### [GIVEN TASK]
Give all of the lines again exactly as they read.
<<<<
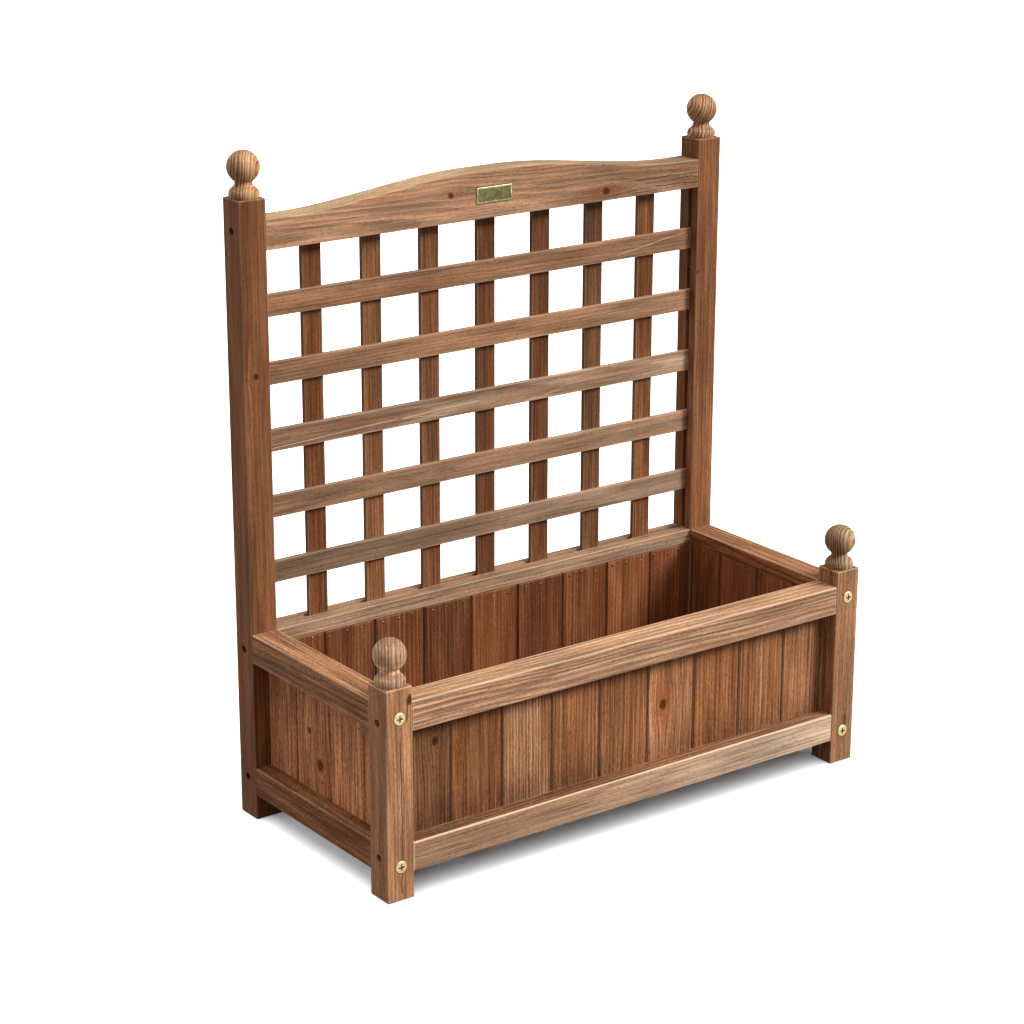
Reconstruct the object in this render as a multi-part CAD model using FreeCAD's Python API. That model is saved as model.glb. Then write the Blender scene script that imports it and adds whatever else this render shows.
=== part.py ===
"""Planter box with a trellis back, in stained softwood, standing on four posts.

Millimetres, +Z up. The front faces -Y and the left side, seen from the front, is -X.
The origin is on the floor under the middle of the planter.
Two short posts stand at the front and two tall ones at the back, and rails join them in two
rings. Tongued boards line the inner side of the rails, and an arched rail tops the trellis.
"""

import math
import os

import FreeCAD
import Part

os.makedirs("parts", exist_ok=True)

V = FreeCAD.Vector

# ---------------------------------------------------------------- overall sizes
overall_length = 635.0
overall_depth = 286.0
front_post_height = 230.0
back_post_height = 676.0

# ---------------------------------------------------------------- posts
post_width = 32.0
post_arris_round = 1.6
post_end_chamfer = 1.2

# ---------------------------------------------------------------- rails of the box
rail_height = 32.0
rail_inset = 0.6
rail_arris_round = 1.6
rail_inner_arris_round = 0.8
rail_end_chamfer = 0.7
top_rail_drop = 17.5
bottom_rail_level = 28.0

# ---------------------------------------------------------------- wall boards
board_set_back = 20.0
board_thickness = 11.5
board_cover = 64.5
board_joint_gap = 0.5
board_vee = 1.6
board_rebate_height = 16.0
board_top_clearance = 0.4
tongue_length = 5.0
tongue_thickness = 3.2
tongue_clearance = 0.2
long_wall_full_boards = 7
short_wall_full_boards = 2
short_wall_front_cover = 39.0

# ---------------------------------------------------------------- trellis
slat_width = 24.0
slat_thickness = 5.5
slat_edge_round = 0.7
slat_clearance = 0.25
lattice_set_back = 16.0
level_slats = 5
upright_slats = 7
post_groove_depth = 5.0
rail_groove_depth = 8.0
slat_end_clearance = 0.3

# ---------------------------------------------------------------- arched top rail
arch_end_drop = 22.5
arch_end_height = 32.0
arch_crest_height = 52.0
arch_crest_flat = 50.0
arch_end_flat = 28.0
arch_crest_ease = 74.0
arch_end_ease = 74.0
arch_arris_round = 1.0

# ---------------------------------------------------------------- turned finials
finial_height = 48.5
ball_diameter = 34.4
neck_diameter = 18.6
neck_fillet = 2.0
ogee_top = 14.8
ogee_neck_ease = 3.4
ogee_foot_reach = 1.3
ogee_foot_ease = 2.9
bead_diameter = 31.8
bead_height = 7.2
bead_shoulder = 0.7
tenon_diameter = 10.0
tenon_length = 16.0
tenon_clearance = 0.15
tenon_tip_chamfer = 0.8

# ---------------------------------------------------------------- blank plate on the arch
plate_length = 48.5
plate_height = 18.5
plate_thickness = 1.1
plate_corner_round = 1.2
plate_recess_depth = 0.6
plate_recess_clearance = 0.3
plate_mid_height = 25.6

# ---------------------------------------------------------------- corner bolts
bolt_head_diameter = 13.4
bolt_head_thickness = 2.2
bolt_head_bevel = 0.8
bolt_seat_depth = 1.0
bolt_seat_clearance = 0.35
bolt_shank_diameter = 6.0
bolt_shank_length = 60.0
bolt_hole_clearance = 0.2
bolt_recess_width = 1.7
bolt_recess_length = 7.0
bolt_recess_depth = 1.5
top_bolt_drop = 14.5
bottom_bolt_rise = 9.5

# ---------------------------------------------------------------- sunk screws
screw_head_diameter = 7.4
screw_head_thickness = 2.4
screw_sink_diameter = 8.2
screw_sink_depth = 10.0
screw_shank_diameter = 4.2
screw_shank_length = 50.0
screw_hole_clearance = 0.1
top_screw_drop = 20.5
bottom_screw_rise = 17.5
arch_screw_rise = 21.5

# ---------------------------------------------------------------- floor inside the box
bearer_width = 18.0
bearer_height = 15.0
bearer_rise = 0.5
floor_slats_across = 8
floor_slat_width = 62.0
floor_slat_thickness = 10.0
floor_clearance = 1.0

# ---------------------------------------------------------------- positions that follow
inner_length = overall_length - 2.0 * post_width
inner_depth = overall_depth - 2.0 * post_width
post_x = (overall_length - post_width) / 2.0
post_y = (overall_depth - post_width) / 2.0
top_rail_level = front_post_height - top_rail_drop
top_rail_bottom = top_rail_level - rail_height
bottom_rail_top = bottom_rail_level + rail_height
board_foot = bottom_rail_top - board_rebate_height
board_head = top_rail_bottom + board_rebate_height - board_top_clearance
top_bolt_level = top_rail_level - top_bolt_drop
bottom_bolt_level = bottom_rail_level + bottom_bolt_rise
top_screw_level = top_rail_level - top_screw_drop
bottom_screw_level = bottom_rail_level + bottom_screw_rise
arch_underside_level = back_post_height - arch_end_drop - arch_end_height
arch_screw_level = arch_underside_level + arch_screw_rise
lattice_height = arch_underside_level - top_rail_level
# The level slats stand before this plane and the upright ones behind it.
lattice_y = overall_depth / 2.0 - post_width + lattice_set_back


def box(x0, x1, y0, y1, z0, z1):
    """An upright block between two corners."""
    return Part.makeBox(x1 - x0, y1 - y0, z1 - z0, V(x0, y0, z0))


def rod(diameter, start, direction, length):
    """A round bar from start along direction."""
    return Part.makeCylinder(diameter / 2.0, length, start, direction)


def moved(shape, turn, x, y):
    """The shape turned about the upright axis, then shifted on the floor plane."""
    place = FreeCAD.Placement(V(x, y, 0), FreeCAD.Rotation(V(0, 0, 1), turn))
    return shape.transformed(place.toMatrix(), copy=True)


def save(name, shapes):
    """Writes one node, a single solid or a group of separate ones."""
    body = shapes[0] if len(shapes) == 1 else Part.makeCompound(shapes)
    body.exportStep("parts/" + name + ".step")


def eased_face(corners):
    """A flat face through corners given as (point, round); a round of 0 stays sharp."""
    starts = []
    ends = []
    arcs = []
    count = len(corners)
    for i in range(count):
        point, radius = corners[i]
        back = corners[i - 1][0].sub(point)
        ahead = corners[(i + 1) % count][0].sub(point)
        half = back.getAngle(ahead) / 2.0
        back.normalize()
        ahead.normalize()
        reach = radius / math.tan(half)
        start = point.add(V(back).multiply(reach))
        end = point.add(V(ahead).multiply(reach))
        starts.append(start)
        ends.append(end)
        if radius > 0.0:
            inward = back.add(ahead)
            inward.normalize()
            middle = point.add(inward.multiply(radius / math.sin(half) - radius))
            arcs.append(Part.Arc(start, middle, end).toShape())
        else:
            arcs.append(None)
    edges = []
    for i in range(count):
        if arcs[i] is not None:
            edges.append(arcs[i])
        after = starts[(i + 1) % count]
        edges.append(Part.makeLine(ends[i], after))
    return Part.Face(Part.Wire(edges))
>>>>
### [THE RESPONSE]
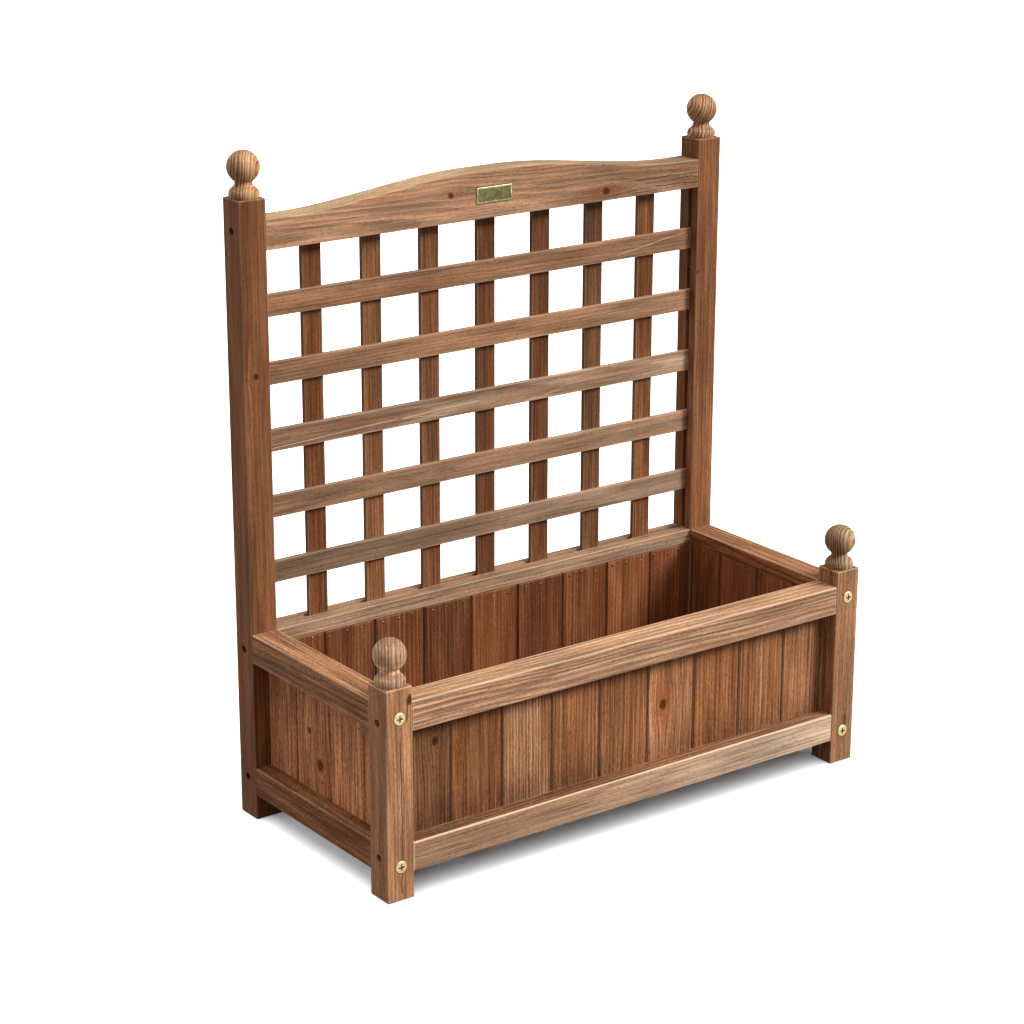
Reconstruct the object in this render as a multi-part CAD model using FreeCAD's Python API. That model is saved as model.glb. Then write the Blender scene script that imports it and adds whatever else this render shows.
=== part.py ===
"""Planter box with a trellis back, in stained softwood, standing on four posts.

Millimetres, +Z up. The front faces -Y and the left side, seen from the front, is -X.
The origin is on the floor under the middle of the planter.
Two short posts stand at the front and two tall ones at the back, and rails join them in two
rings. Tongued boards line the inner side of the rails, and an arched rail tops the trellis.
"""

import math
import os

import FreeCAD
import Part

os.makedirs("parts", exist_ok=True)

V = FreeCAD.Vector

# ---------------------------------------------------------------- overall sizes
overall_length = 635.0
overall_depth = 286.0
front_post_height = 230.0
back_post_height = 676.0

# ---------------------------------------------------------------- posts
post_width = 32.0
post_arris_round = 1.6
post_end_chamfer = 1.2

# ---------------------------------------------------------------- rails of the box
rail_height = 32.0
rail_inset = 0.6
rail_arris_round = 1.6
rail_inner_arris_round = 0.8
rail_end_chamfer = 0.7
top_rail_drop = 17.5
bottom_rail_level = 28.0

# ---------------------------------------------------------------- wall boards
board_set_back = 20.0
board_thickness = 11.5
board_cover = 64.5
board_joint_gap = 0.5
board_vee = 1.6
board_rebate_height = 16.0
board_top_clearance = 0.4
tongue_length = 5.0
tongue_thickness = 3.2
tongue_clearance = 0.2
long_wall_full_boards = 7
short_wall_full_boards = 2
short_wall_front_cover = 39.0

# ---------------------------------------------------------------- trellis
slat_width = 24.0
slat_thickness = 5.5
slat_edge_round = 0.7
slat_clearance = 0.25
lattice_set_back = 16.0
level_slats = 5
upright_slats = 7
post_groove_depth = 5.0
rail_groove_depth = 8.0
slat_end_clearance = 0.3

# ---------------------------------------------------------------- arched top rail
arch_end_drop = 22.5
arch_end_height = 32.0
arch_crest_height = 52.0
arch_crest_flat = 50.0
arch_end_flat = 28.0
arch_crest_ease = 74.0
arch_end_ease = 74.0
arch_arris_round = 1.0

# ---------------------------------------------------------------- turned finials
finial_height = 48.5
ball_diameter = 34.4
neck_diameter = 18.6
neck_fillet = 2.0
ogee_top = 14.8
ogee_neck_ease = 3.4
ogee_foot_reach = 1.3
ogee_foot_ease = 2.9
bead_diameter = 31.8
bead_height = 7.2
bead_shoulder = 0.7
tenon_diameter = 10.0
tenon_length = 16.0
tenon_clearance = 0.15
tenon_tip_chamfer = 0.8

# ---------------------------------------------------------------- blank plate on the arch
plate_length = 48.5
plate_height = 18.5
plate_thickness = 1.1
plate_corner_round = 1.2
plate_recess_depth = 0.6
plate_recess_clearance = 0.3
plate_mid_height = 25.6

# ---------------------------------------------------------------- corner bolts
bolt_head_diameter = 13.4
bolt_head_thickness = 2.2
bolt_head_bevel = 0.8
bolt_seat_depth = 1.0
bolt_seat_clearance = 0.35
bolt_shank_diameter = 6.0
bolt_shank_length = 60.0
bolt_hole_clearance = 0.2
bolt_recess_width = 1.7
bolt_recess_length = 7.0
bolt_recess_depth = 1.5
top_bolt_drop = 14.5
bottom_bolt_rise = 9.5

# ---------------------------------------------------------------- sunk screws
screw_head_diameter = 7.4
screw_head_thickness = 2.4
screw_sink_diameter = 8.2
screw_sink_depth = 10.0
screw_shank_diameter = 4.2
screw_shank_length = 50.0
screw_hole_clearance = 0.1
top_screw_drop = 20.5
bottom_screw_rise = 17.5
arch_screw_rise = 21.5

# ---------------------------------------------------------------- floor inside the box
bearer_width = 18.0
bearer_height = 15.0
bearer_rise = 0.5
floor_slats_across = 8
floor_slat_width = 62.0
floor_slat_thickness = 10.0
floor_clearance = 1.0

# ---------------------------------------------------------------- positions that follow
inner_length = overall_length - 2.0 * post_width
inner_depth = overall_depth - 2.0 * post_width
post_x = (overall_length - post_width) / 2.0
post_y = (overall_depth - post_width) / 2.0
top_rail_level = front_post_height - top_rail_drop
top_rail_bottom = top_rail_level - rail_height
bottom_rail_top = bottom_rail_level + rail_height
board_foot = bottom_rail_top - board_rebate_height
board_head = top_rail_bottom + board_rebate_height - board_top_clearance
top_bolt_level = top_rail_level - top_bolt_drop
bottom_bolt_level = bottom_rail_level + bottom_bolt_rise
top_screw_level = top_rail_level - top_screw_drop
bottom_screw_level = bottom_rail_level + bottom_screw_rise
arch_underside_level = back_post_height - arch_end_drop - arch_end_height
arch_screw_level = arch_underside_level + arch_screw_rise
lattice_height = arch_underside_level - top_rail_level
# The level slats stand before this plane and the upright ones behind it.
lattice_y = overall_depth / 2.0 - post_width + lattice_set_back


def box(x0, x1, y0, y1, z0, z1):
    """An upright block between two corners."""
    return Part.makeBox(x1 - x0, y1 - y0, z1 - z0, V(x0, y0, z0))


def rod(diameter, start, direction, length):
    """A round bar from start along direction."""
    return Part.makeCylinder(diameter / 2.0, length, start, direction)


def moved(shape, turn, x, y):
    """The shape turned about the upright axis, then shifted on the floor plane."""
    place = FreeCAD.Placement(V(x, y, 0), FreeCAD.Rotation(V(0, 0, 1), turn))
    return shape.transformed(place.toMatrix(), copy=True)


def save(name, shapes):
    """Writes one node, a single solid or a group of separate ones."""
    body = shapes[0] if len(shapes) == 1 else Part.makeCompound(shapes)
    body.exportStep("parts/" + name + ".step")


def eased_face(corners):
    """A flat face through corners given as (point, round); a round of 0 stays sharp."""
    starts = []
    ends = []
    arcs = []
    count = len(corners)
    for i in range(count):
        point, radius = corners[i]
        back = corners[i - 1][0].sub(point)
        ahead = corners[(i + 1) % count][0].sub(point)
        half = back.getAngle(ahead) / 2.0
        back.normalize()
        ahead.normalize()
        reach = radius / math.tan(half)
        start = point.add(V(back).multiply(reach))
        end = point.add(V(ahead).multiply(reach))
        starts.append(start)
        ends.append(end)
        if radius > 0.0:
            inward = back.add(ahead)
            inward.normalize()
            middle = point.add(inward.multiply(radius / math.sin(half) - radius))
            arcs.append(Part.Arc(start, middle, end).toShape())
        else:
            arcs.append(None)
    edges = []
    for i in range(count):
        if arcs[i] is not None:
            edges.append(arcs[i])
        after = starts[(i + 1) % count]
        edges.append(Part.makeLine(ends[i], after))
    return Part.Face(Part.Wire(edges))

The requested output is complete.